Il serait indécent de jeter la pierre aux seuls portugais, car quand les pays du nord, la France, l’Angleterre et les Pays-Bas, virent les richesses s’accumuler à Lisbonne, ils se dépêchèrent d’armer des flottes pour avoir leur part du gâteau et manquèrent tout autant de tendresse envers les populations locales. N’oublions pas l’Espagne qui avait cinglé vers l’ouest, la navigation autour de l’Afrique lui ayant été interdite par l’église.
Qu’aurait fait cette tageuse parisienne à cette époque ?
Elle ne se serait pas embarquée sur un bateau puisque la présence des femmes y était interdite *, mais son père, son frère, son compagnon, qu’auraient-ils fait à cette époque ?
J’ai souvent pensé, qu’en tant que marin vivant au XVIème siècle, j’aurais très bien pu me retrouver sur un navire négrier, du bon côté du manche bien sûr.
Qui peut affirmer le contraire ?
Ne jugeons pas les gens des siècles passés avec les modes de pensée d’aujourd’hui.
Chacun de nous profite sans état d’âme d’une main d’œuvre payée misérablement [ne parlons pas de leur protection sociale], que ce soit pour nos t-shirts, nos Nikes, nos I phones et toute une palanquée d’objets que nous nous émerveillons de trouver à bas prix.
Quand ce n’est pas le cas, la marge est allée dans la poche des déjà nantis pas dans celle des petites mains qui les fabriquent.
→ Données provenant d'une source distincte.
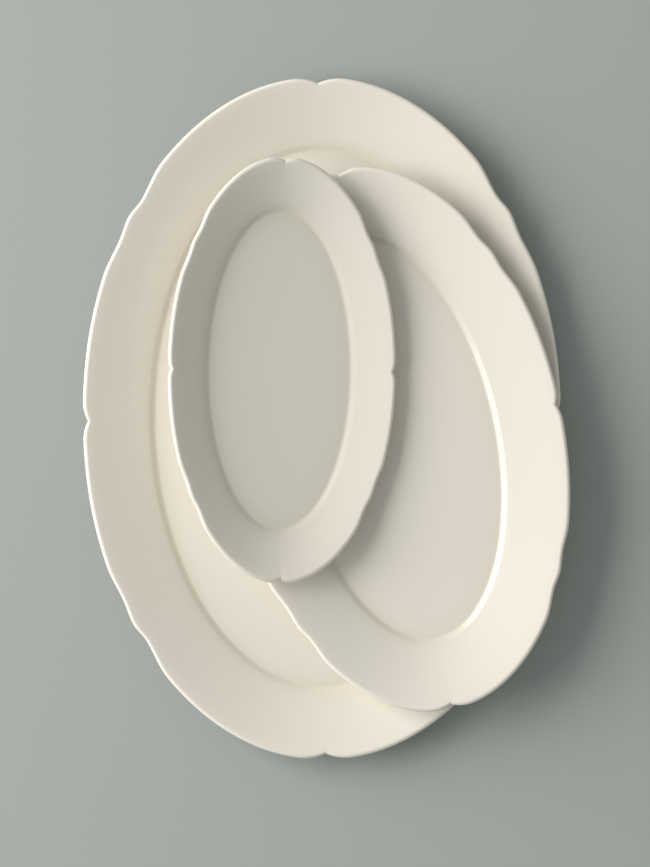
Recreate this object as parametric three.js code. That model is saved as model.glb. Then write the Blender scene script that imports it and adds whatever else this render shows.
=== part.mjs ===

La palme d’or du jugement totalement indécent revient à l’Allemagne qui, ayant apparemment du mal à sortir d’un traumatisme au long cours, n’a trouvé rien de mieux que de juger des nonagénaires et un centenaire parce qu’à 17 ou 18 ans, ils n’avaient pas eu la bonne idée de dire non au nazisme et de se prendre une balle dans le dos en tant que déserteur.
Imaginez leurs procureurs ou leurs juges le matin devant leur miroir dans leur salle de bain.
Ils ont bien du se demander au moins une fois ce qu’ils auraient fait eux à la place de ce gamin de 17 ans qu’ils jugent aujourd’hui.
Pas un n’a pu penser un seul instant que lui-même, du haut de ses 17 ans, se serait opposé à la machine nazie.
En acceptant de juger ces vieillards, ils se sont couchés, pas pour sauver leur peau comme l’ont fait ces gamins, mais pour préserver un plan de carrière. Quel courage !

* La première femme à avoir fait un tour du monde, de 1766 à 1769, est une française Jeanne Barret.
Botaniste de formation et compagne du naturaliste de l’expédition montée par De Bougainville, elle dut se déguiser en homme pour pouvoir embarquer en tant « qu’assistant » sous le nom de Jean Barret. il est probable que De Bougainville était dans la confidence, mais l’histoire ne le dit pas.